Tuesday, October 11, 2011

I'm more brilliant in my head

Hey my semi-faithful readers! Did you know that I compose posts in my head at night before I fall asleep? Approximately 0% of those posts actually get written, but I assure you-- they're brilliant! And insightful! And witty!

Tragically for  you, you are stuck with the daytime-me who can barely pull a comb through my hair. It's amazing, you should ask Jedi-- I'm actually super-productive starting at about 10:30pm... but the rest of the day, forget it.

So, all that to say that I had a wonderful post all planned out about how I wanted to put my life more into balance.  Ah! Balance! Or, should I say, "Ooooommmmm" {picture lotus pose here}

Except, I might be inviting more un-balance (ok, I know that's not a word!) into my life.  Because....

..... I just got accepted into "Regional" University to pursue an Ed.D in Higher Ed Administration.

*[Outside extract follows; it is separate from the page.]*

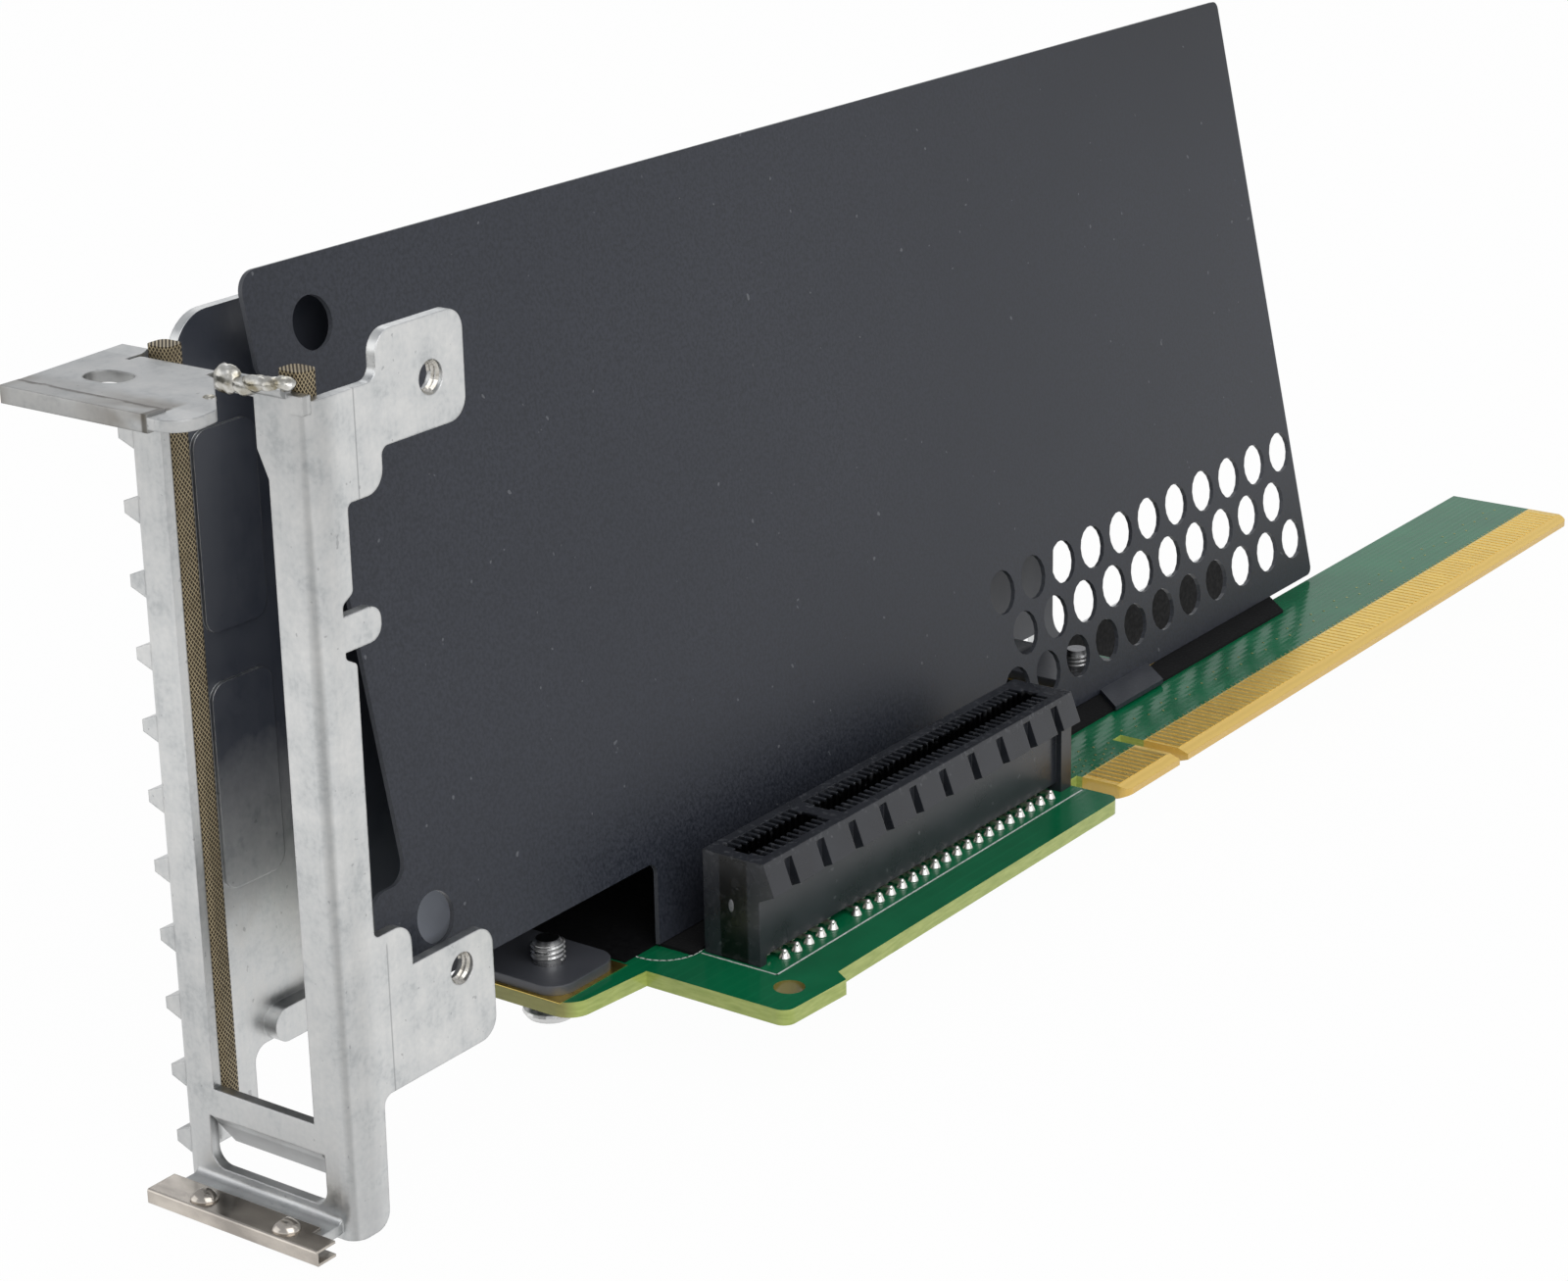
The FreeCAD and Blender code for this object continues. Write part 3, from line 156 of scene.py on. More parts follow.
tree.links.new(floor_ray.outputs["Is Glossy Ray"], mirrored.inputs[1])
tree.links.new(mirrored.outputs[0], whiteness.inputs[0])
tree.links.new(whiteness.outputs[0], floor_mix.inputs["Fac"])
tree.links.new(tree.nodes["Principled BSDF"].outputs[0], floor_mix.inputs[1])
tree.links.new(white.outputs[0], floor_mix.inputs[2])
tree.links.new(floor_mix.outputs[0], tree.nodes["Material Output"].inputs["Surface"])
floor_mesh.materials.append(paper)


# ---- Board --------------------------------------------------------------------------------
# Glass-fibre laminate under glossy green solder mask, routed to outline, with yellow-green cut
# edges. Along the tongue the mask stops and the amber laminate shows. The cut edge under the
# cage's front tab is painted darker and browner: painted shade.
def node(owner, kind, links=None, **values):
    """Add a node to a tree; links feed its inputs, values set its settings or its inputs."""
    item = owner.nodes.new(kind)
    for key, number in values.items():
        if hasattr(item, key):
            setattr(item, key, number)
        else:
            item.inputs[key.replace("_", " ")].default_value = number
    for key, output in (links or {}).items():
        owner.links.new(output, item.inputs[key])
    return item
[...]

Yippee! Right? (I know you can't see me, but picture Debbie Downer saying, "Yippee" and you've got the picture.)

I mean, yes, this is a good thing. I wouldn't have applied if I hadn't wanted to go. I evaluated my options and this is really the best program for me out there. This one allows me to keep my full time job (a good thing in this economy), take courses over the internet & the equivalent of 1 weekend/month & a few weeks in the summer.  It's relatively quick-- 2 years for the coursework, 1 year for the dissertation.  It's very reasonable, comparatively speaking-- $23,000 for the entire program.

So. All good things. All things that say, "DO THIS."  And I know I will probably do this. Doing this means that I can apply for jobs that pay more money, which is a mostly good thing -(mo' money, mo' problems though... in the management side, I mean. So, I'm actually kind of ambivalent about that.) Doing this means I have more options for the future, so yeah, I should do this.

But. *sigh* on the other hand... balance. I already feel like I've taken on too much between the two-ish jobs I'm doing, the additional (unpaid! yippee) work I've been asked to take on, the church stuff I keep getting voluntold to do, the community work I do, and the after-hours student programs I do.  It wouldn't be a lot for most people, probably (Just do all that and toss a couple kids in the mix, I know...) but I just feel like I need time for reflection.

And, also, I keep thinking-- is this what I want to be when I grow up?  I mean, is it?  It's kind of late to change now, practically speaking. And I like what I do, really, honestly, I'm very lucky to do what I do.  But who, on their deathbed, has ever said, "Gee, I'm so glad I was a mid-level college administrator all my life!"  (Not that I want to be a high-level college administrator; that just leads to lots of headaches.)  It's just that I want my life to be about more than that, and right now it's not.

I keep going back to the idea of writing. But, you know, I've had time to write. Lots of time. And I haven't done it. (And, honestly, I may not even be particularly good at it, but that's ok-- I'm not trying to write a magnum opus or anything.) But I keep having this dream. And I'm paralyzed by fear and indecision.

But I think I've come to a semi-decision.  I have three weeks to accept the offer of admission, in which case I would start in January.  Or, I could defer my start date until the spring.  So, I think that what I will do is devote some serious time in these next 3 weeks to writing.  If it goes well, if I make progress, if I feel like I can keep going... then I'll defer until the spring.  That's a good compromise for now, right? Right.

Now how to find time to go the the gym? Hmmm... maybe we'll stick with only one major life change at a time, eh?